В. Г.: Никто не мог бы объяснить, почему в конце 1950‐х мы начинали искать Кафку, а не Леонида Соболева. В то время были люди, которые ловили многое как бы из воздуха, это восприимчивые люди с богатой интуицией, Бродский – один из них, или Валентин Воробьев, ныне живущий в Париже. Сильные вещи в искусстве создают поле притяжения, вовлекают в него других. Но почему-то это был не Леонардо, а Малевич или Кандинский. Например, попалась мне книга Кандинского «Ступени», я заинтересовался, потом начал искать картинки, смотреть каталоги… Конечно, сыграли роль выставки 1956–1957 годов, но главное шоковое событие – это американская выставка, где кроме пепси-колы было огромное количество живописи, и это ударило по мозгам. На французской выставке такого шока уже не было… Позже нашел книжку некоего Осипа Бескина «Формализм в живописи» 1933 года, где главными врагами объявлялись Древин, Тышлер, Лабас, Барто, Штеренберг и т. п. Но зато там можно было увидеть черно-белые репродукции картин этих художников, а ведь в то время их нигде не показывали. Или: на фестивале в парке Горького стоял большой сарай, и там – исландская геометрическая абстракция в желтых, оранжевых тонах… Таким способом все и заражались, я думаю. Пока ты подобных работ не увидел, ничего в голове и не поворачивалось.

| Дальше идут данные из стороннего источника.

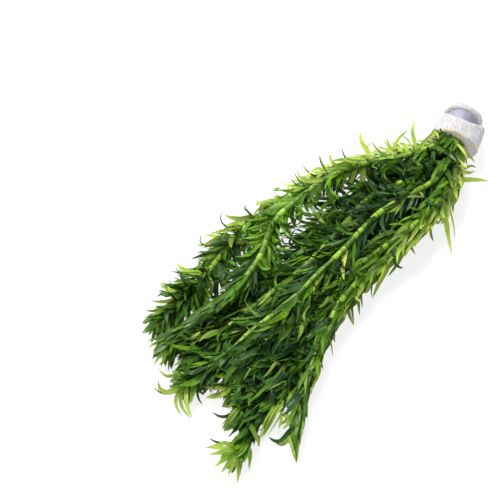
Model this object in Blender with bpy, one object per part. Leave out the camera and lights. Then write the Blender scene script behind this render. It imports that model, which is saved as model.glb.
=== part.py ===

Если вспоминать наших художников, то я работы Рабина первый раз увидел у Волконского на домашней выставке и хорошо их запомнил. С Волконским я тоже познакомился в Тарусе. У матери шла пьеса в театре им. Ленинского комсомола, и он написал к ней музыку, поэтому приехал в Тарусу и со многими подружился. Пару раз он играл там свои вещи в музыкальной школе, и мы с ним общались какое-то время. Потом я ходил к нему домой, он слушал пластинки Веберна. Андрей слыл тогда большим авангардистом, а позже все это проклял и обратился со своим ансамблем «Мадригал» исключительно к музыке Возрождения. Волконский был очень убежденным человеком, но убеждения менялись. Но помню, когда Юдина исполняла Волконского в Гнесинке (по-моему, Musica stricta два раза) для просвещения непривычных.

Г. К.: Можно ли вспомнить иные важные или интересные литературные явления 1960‐х помимо, допустим, «Тарусских страниц»?

В. Г.: Ну, ходили вот эти машинописные книжки.

Г. К.: Самиздат?

В. Г.: Он тогда так еще не назывался. Как? Я не знаю. Были просто повести, романы. Скажем, «Новое назначение» Бека. Еще раньше маленькая книжка «Доктор Живаго», и это год 1958‐й, я думаю. Тогда я смог быстро прочесть ее, а сейчас бы не смог, очень мелко… Солженицын: «В круге первом», «Раковый корпус»… «Крутой маршрут» Евгении Гинзбург, матери Аксенова. Были и стихи, конечно: Мандельштам, какие-то шестидесятники… Но слово «самиздат» появилось позже.

Г. К.: А «Синтаксис» Александра Гинзбурга не попадался тогда?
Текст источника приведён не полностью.